Brett Ewins would become better known drawing Judge Anderson’s solo adventures, but he was among the earliest new British artists tried out on Judge Dredd, drawing his first strip just into Dredd’s third year. The stories here are later work, however, almost all produced in 1984, and while his blocky style wasn’t universally popular, John Wagner and Alan Grant provide an opening story suited to his moody interpretation.

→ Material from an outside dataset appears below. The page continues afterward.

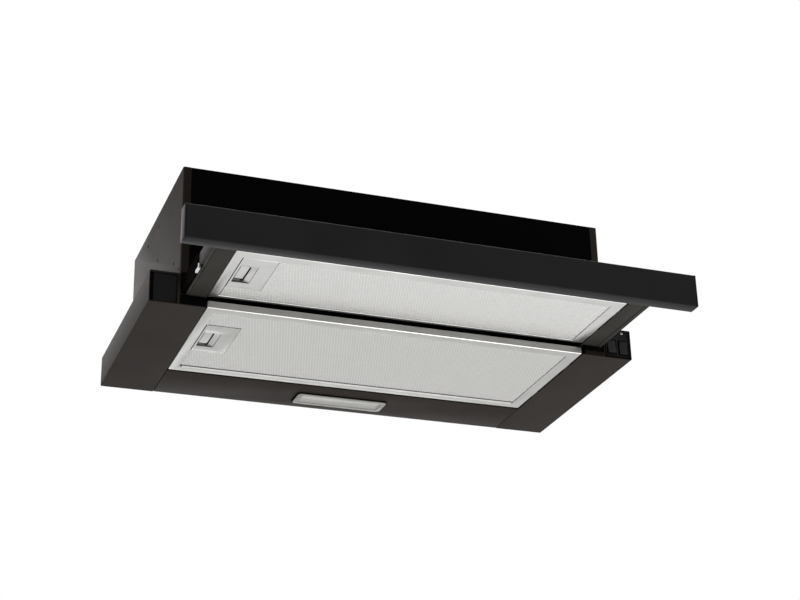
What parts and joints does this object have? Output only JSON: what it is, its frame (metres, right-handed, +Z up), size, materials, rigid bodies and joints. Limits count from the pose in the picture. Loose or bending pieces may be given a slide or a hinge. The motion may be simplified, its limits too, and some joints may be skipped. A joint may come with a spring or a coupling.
{
  "type": "pull out range hood",
  "caption": "Slim pull out cooker hood for a wall cabinet, with a sliding filter drawer behind a full width facade bar, rocker switches, a lamp and a top duct outlet.",
  "frame": {"origin": "mid width on the hood's front plane, in the plane of the wings' tops, where the cabinet's underside bears", "axes": "+X to the hood's right as its user faces it, +Y to the rear wall, +Z up"},
  "size_m": [0.598, 0.4354, 0.205],
  "materials": {
    "satin_black": "satin powder coat",
    "gloss_black": "high gloss",
    "facade_black": "satin",
    "black_plastic": "fine grained",
    "filter_aluminium": "rolled, satin",
    "mesh_aluminium": "expanded mesh",
    "zinc_steel": "zinc plated",
    "white_plastic": "satin",
    "lamp_lens": "frosted",
    "circuit_board": "solder resist",
    "grey_plastic": "moulded"
  },
  "bodies": {
    "hood_body": {"upper_shell": "satin_black", "top_panel": "satin_black", "left_wing": "satin_black", "right_wing": "satin_black", "rear_strip": "satin_black", "front_panel": "gloss_black", "left_wing_cap": "black_plastic", "switch_housing": "black_plastic", "outlet_collar": "black_plastic", "scroll_left": "black_plastic", "scroll_right": "black_plastic", "terminal_box": "black_plastic", "terminal_lid": "black_plastic", "cable_gland": "black_plastic", "lamp_driver": "black_plastic", "left_slide_outer": "zinc_steel", "right_slide_outer": "zinc_steel", "flap_pin": "zinc_steel", "motor": "zinc_steel", "motor_bracket": "zinc_steel", "capacitor_clip": "zinc_steel", "lamp_frame": "white_plastic", "capacitor": "white_plastic", "lamp_lens": "lamp_lens", "led_board": "circuit_board"},
    "drawer": {"drawer_frame": "satin_black", "facade": "facade_black", "facade_cap_left": "facade_black", "facade_cap_right": "facade_black", "left_slide_inner": "zinc_steel", "right_slide_inner": "zinc_steel"},
    "left_slide_middle": {"left_slide_middle": "zinc_steel"},
    "right_slide_middle": {"right_slide_middle": "zinc_steel"},
    "fixed_filter": {"fixed_filter_frame": "filter_aluminium", "fixed_filter_mesh": "mesh_aluminium", "fixed_filter_cup": "filter_aluminium"},
    "fixed_filter_latch": {"fixed_filter_latch": "filter_aluminium"},
    "drawer_filter": {"drawer_filter_frame": "filter_aluminium", "drawer_filter_mesh": "mesh_aluminium", "drawer_filter_cup": "filter_aluminium"},
    "drawer_filter_latch": {"drawer_filter_latch": "filter_aluminium"},
    "rotor": {"impeller": "grey_plastic", "motor_shaft": "zinc_steel"},
    "front_flap": {"front_flap": "black_plastic"},
    "rear_flap": {"rear_flap": "black_plastic"},
    "light_rocker": {"light_rocker": "black_plastic"},
    "speed_rocker": {"speed_rocker": "black_plastic"}
  },
  "joints": [
    {"name": "drawer_slide", "type": "slide", "parent": "hood_body", "child": "drawer", "axis": [0, 1, 0], "range_m": [0, 0.148]},
    {"name": "left_middle_slide", "type": "slide", "parent": "hood_body", "child": "left_slide_middle", "axis": [0, 1, 0], "range_m": [0, 0.074]},
    {"name": "right_middle_slide", "type": "slide", "parent": "hood_body", "child": "right_slide_middle", "axis": [0, 1, 0], "range_m": [0, 0.074]},
    {"name": "fixed_filter_tilt", "type": "hinge", "parent": "hood_body", "child": "fixed_filter", "pos_m": [0.2332, 0.095, -0.03745], "axis": [0, -1, 0], "range_deg": [0, 25]},
    {"name": "fixed_latch_slide", "type": "slide", "parent": "fixed_filter", "child": "fixed_filter_latch", "axis": [1, 0, 0], "range_m": [0, 0.007], "stiffness_N_per_m": 120},
    {"name": "drawer_filter_tilt", "type": "hinge", "parent": "drawer", "child": "drawer_filter", "pos_m": [0.233, -0.0627, -0.02395], "axis": [0, -1, 0], "range_deg": [0, 25]},
    {"name": "drawer_latch_slide", "type": "slide", "parent": "drawer_filter", "child": "drawer_filter_latch", "axis": [1, 0, 0], "range_m": [0, 0.007], "stiffness_N_per_m": 120},
    {"name": "impeller_spin", "type": "hinge", "parent": "hood_body", "child": "rotor", "pos_m": [0, 0.126, 0.0694], "axis": [1, 0, 0], "continuous": true},
    {"name": "front_flap_swing", "type": "hinge", "parent": "hood_body", "child": "front_flap", "pos_m": [0, 0.14, 0.1484], "axis": [-1, 0, 0], "range_deg": [0, 75]},
    {"name": "rear_flap_swing", "type": "hinge", "parent": "hood_body", "child": "rear_flap", "pos_m": [0, 0.14, 0.1484], "axis": [1, 0, 0], "range_deg": [0, 75]},
    {"name": "light_rocker_tip", "type": "hinge", "parent": "hood_body", "child": "light_rocker", "pos_m": [0.2738, 0.0058, -0.0231], "axis": [1, 0, 0], "range_deg": [0, 16]},
    {"name": "speed_rocker_tip", "type": "hinge", "parent": "hood_body", "child": "speed_rocker", "pos_m": [0.2894, 0.0058, -0.0231], "axis": [1, 0, 0], "range_deg": [-8, 8]}
  ],
  "couplings": [
    {"joint": "left_middle_slide", "follows": "drawer_slide", "ratio": 0.5},
    {"joint": "right_middle_slide", "follows": "drawer_slide", "ratio": 0.5}
  ]
}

Judge Geller, a version of 2000AD’s then deputy editor, volunteers to stay in the room where a Sector House Chief committed suicide, unheard of for Judges, while Dredd monitors. A succession of spooky, inexplicable events occur in what was Dredd’s first ghost story. It’s a good idea, because while the Judges will happily shoot anything that moves, a threat that manifests as dozens of mouths emerging from the wall speaking in chorus is resistant to a gun. Whatever the creators had in their tea, the result is a series of memorably disturbing images drawn with relish by Ewins, and a neat crime drama.

The second story introduces an enduring idea from which Wagner and Grant would get much mileage, as would other later writers. The Wally Squad are undercover Judges used to infiltrate suspected subversive groups and for covert operations. Due to the necessity of maintaining cover they’re permitted to indulge in what would otherwise be viewed as illegal behaviour. It’s a nice idea, but that’s the lasting legacy, not the story, which pretty well goes everywhere the reader expects. That’s not down to Ewins, who fills in with some eccentric undercover Judges and doesn’t stint on the backgrounds.

A final story is an anomaly that wouldn’t fit neatly into any artist collection, published in 1987, so given the production schedules, it’s a relatively short turnaround for it to feature here a year later. ‘What if the Judges did Ads?’ is a Mad Magazine style feature in which Wagner and Grant parody assorted TV ads of the era. Ewins provides the opening spread, while Ian Gibson, Cam Kennedy, Kevin O’Neill, and Robin Smith supply a page apiece. O’Neill’s Judge Death page remains memorably disturbing, and Gibson’s launderette piece still raises a smile even if the ad parodied has been long forgotten, but the remainder now don’t make much sense.

As is seemingly the case with all these 1980s Titan reprints, it’s notable how the ideas just keep coming from Wagner and Grant at an astounding rate, even in less than sparkling stories. It’s one hell of a rich legacy. If preferred, ‘The Haunting of Sector House 9’ is found in Judge Dredd: The Complete Case Files 07, while the Wally Squad feature in 08.